Start of DATASET EXCERPTS

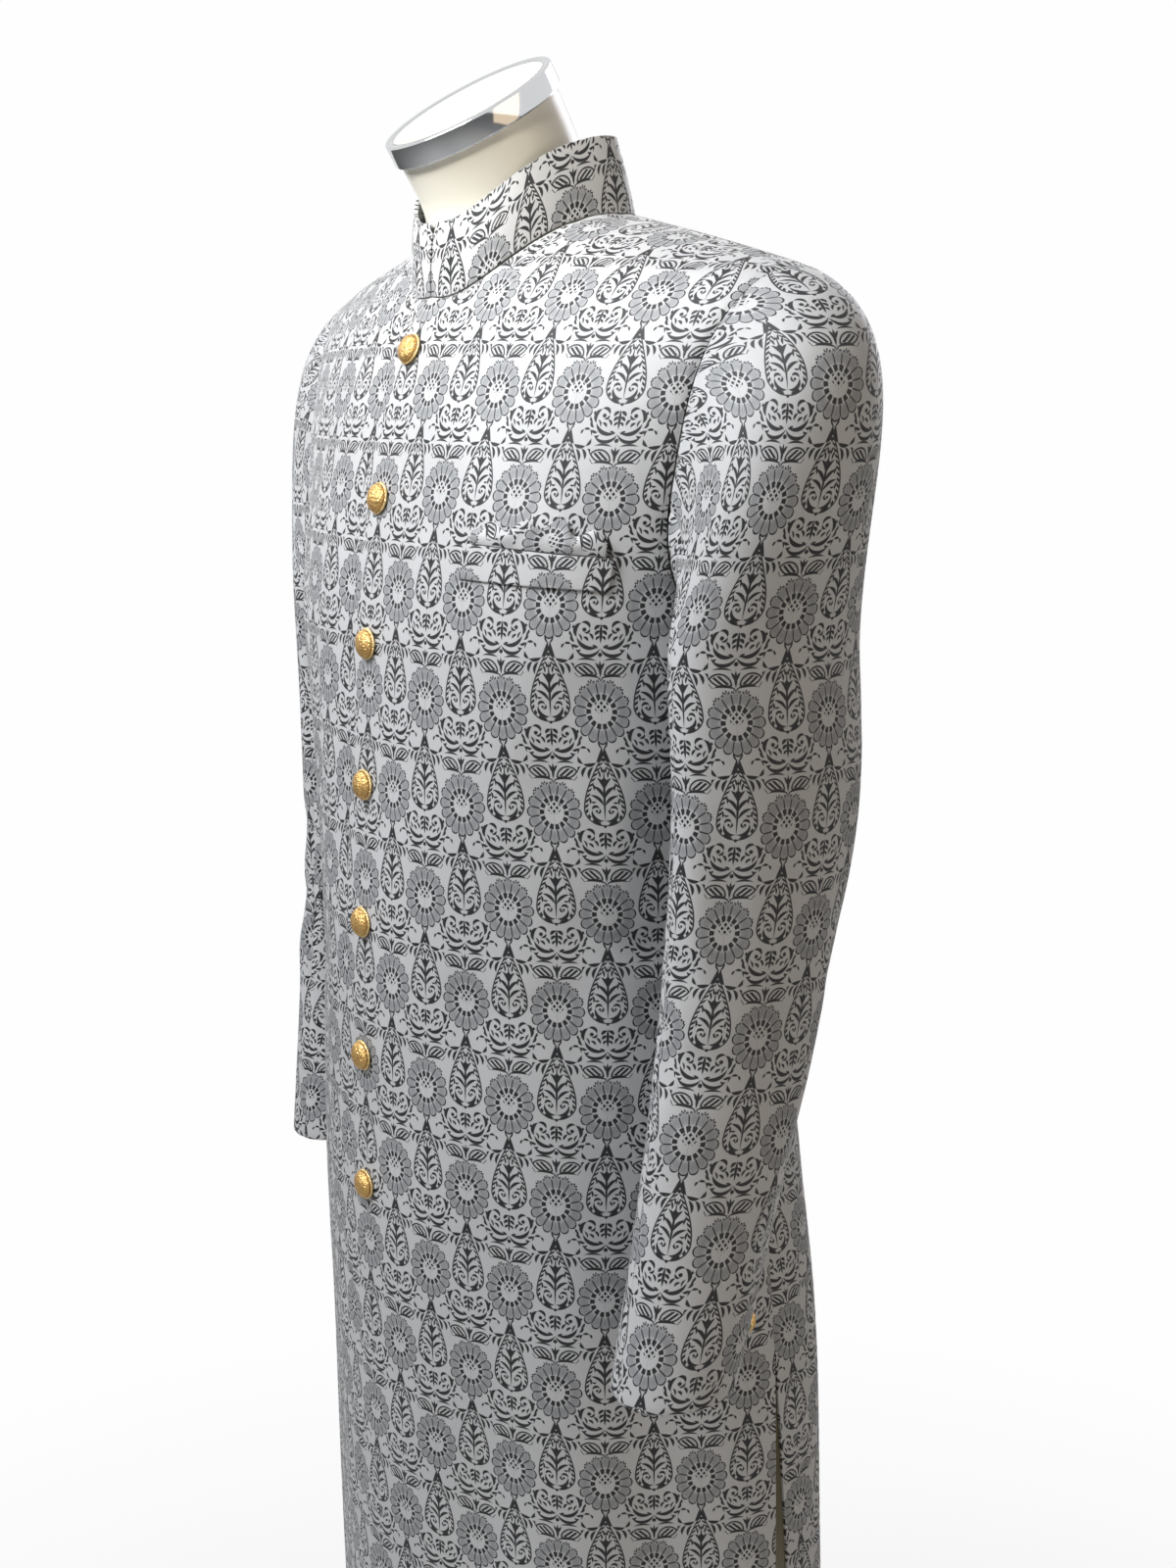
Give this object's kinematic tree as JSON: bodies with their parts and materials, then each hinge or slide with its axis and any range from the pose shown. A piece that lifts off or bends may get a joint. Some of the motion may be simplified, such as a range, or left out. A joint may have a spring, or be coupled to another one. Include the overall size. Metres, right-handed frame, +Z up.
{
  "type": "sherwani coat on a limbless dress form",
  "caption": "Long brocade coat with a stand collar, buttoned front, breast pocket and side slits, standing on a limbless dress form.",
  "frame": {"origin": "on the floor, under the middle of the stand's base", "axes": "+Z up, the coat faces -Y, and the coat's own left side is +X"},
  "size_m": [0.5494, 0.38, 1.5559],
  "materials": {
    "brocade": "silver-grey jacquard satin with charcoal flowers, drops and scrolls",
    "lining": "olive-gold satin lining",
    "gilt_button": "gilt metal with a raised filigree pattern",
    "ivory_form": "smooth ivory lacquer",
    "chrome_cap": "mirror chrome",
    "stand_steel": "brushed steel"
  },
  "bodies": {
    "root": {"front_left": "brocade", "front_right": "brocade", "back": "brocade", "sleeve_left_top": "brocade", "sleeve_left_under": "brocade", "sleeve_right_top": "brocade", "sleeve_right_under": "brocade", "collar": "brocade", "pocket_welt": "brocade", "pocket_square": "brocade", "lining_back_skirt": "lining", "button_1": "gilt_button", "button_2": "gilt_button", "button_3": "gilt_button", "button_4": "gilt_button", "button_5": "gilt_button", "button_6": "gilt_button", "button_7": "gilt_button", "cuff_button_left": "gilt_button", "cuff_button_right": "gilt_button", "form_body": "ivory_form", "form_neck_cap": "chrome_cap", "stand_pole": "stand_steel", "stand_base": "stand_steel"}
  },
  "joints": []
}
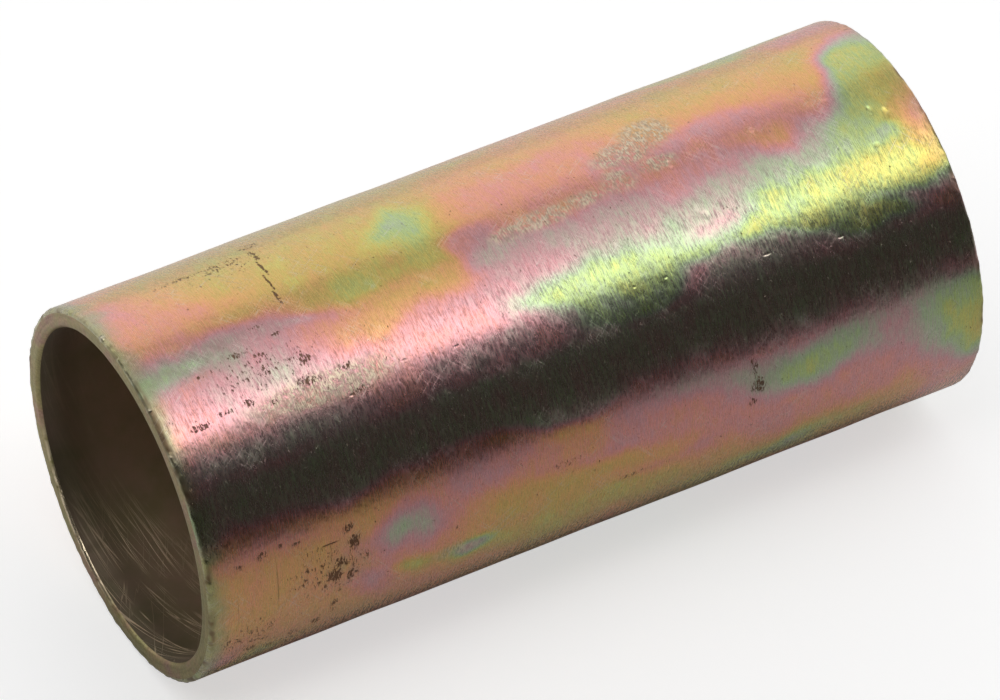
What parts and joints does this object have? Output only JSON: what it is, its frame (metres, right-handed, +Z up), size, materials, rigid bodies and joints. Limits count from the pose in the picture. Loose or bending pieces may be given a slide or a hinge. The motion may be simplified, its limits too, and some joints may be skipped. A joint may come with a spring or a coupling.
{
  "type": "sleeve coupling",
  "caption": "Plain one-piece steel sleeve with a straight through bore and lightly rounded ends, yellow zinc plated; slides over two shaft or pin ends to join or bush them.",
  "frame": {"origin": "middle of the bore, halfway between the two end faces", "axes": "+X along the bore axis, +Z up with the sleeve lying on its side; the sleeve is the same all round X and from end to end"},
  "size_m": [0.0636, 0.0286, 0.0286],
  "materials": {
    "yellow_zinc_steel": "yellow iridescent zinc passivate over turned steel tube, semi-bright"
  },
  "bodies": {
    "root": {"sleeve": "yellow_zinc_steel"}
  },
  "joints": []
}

End of DATASET EXCERPTS

### BRIEF
Which lines above contain "materials"? Show each of them.

### WRITTEN REPLY
Give this object's kinematic tree as JSON: bodies with their parts and materials, then each hinge or slide with its axis and any range from the pose shown. A piece that lifts off or bends may get a joint. Some of the motion may be simplified, such as a range, or left out. A joint may have a spring, or be coupled to another one. Include the overall size. Metres, right-handed frame, +Z up.
  "materials": {
What parts and joints does this object have? Output only JSON: what it is, its frame (metres, right-handed, +Z up), size, materials, rigid bodies and joints. Limits count from the pose in the picture. Loose or bending pieces may be given a slide or a hinge. The motion may be simplified, its limits too, and some joints may be skipped. A joint may come with a spring or a coupling.
  "materials": {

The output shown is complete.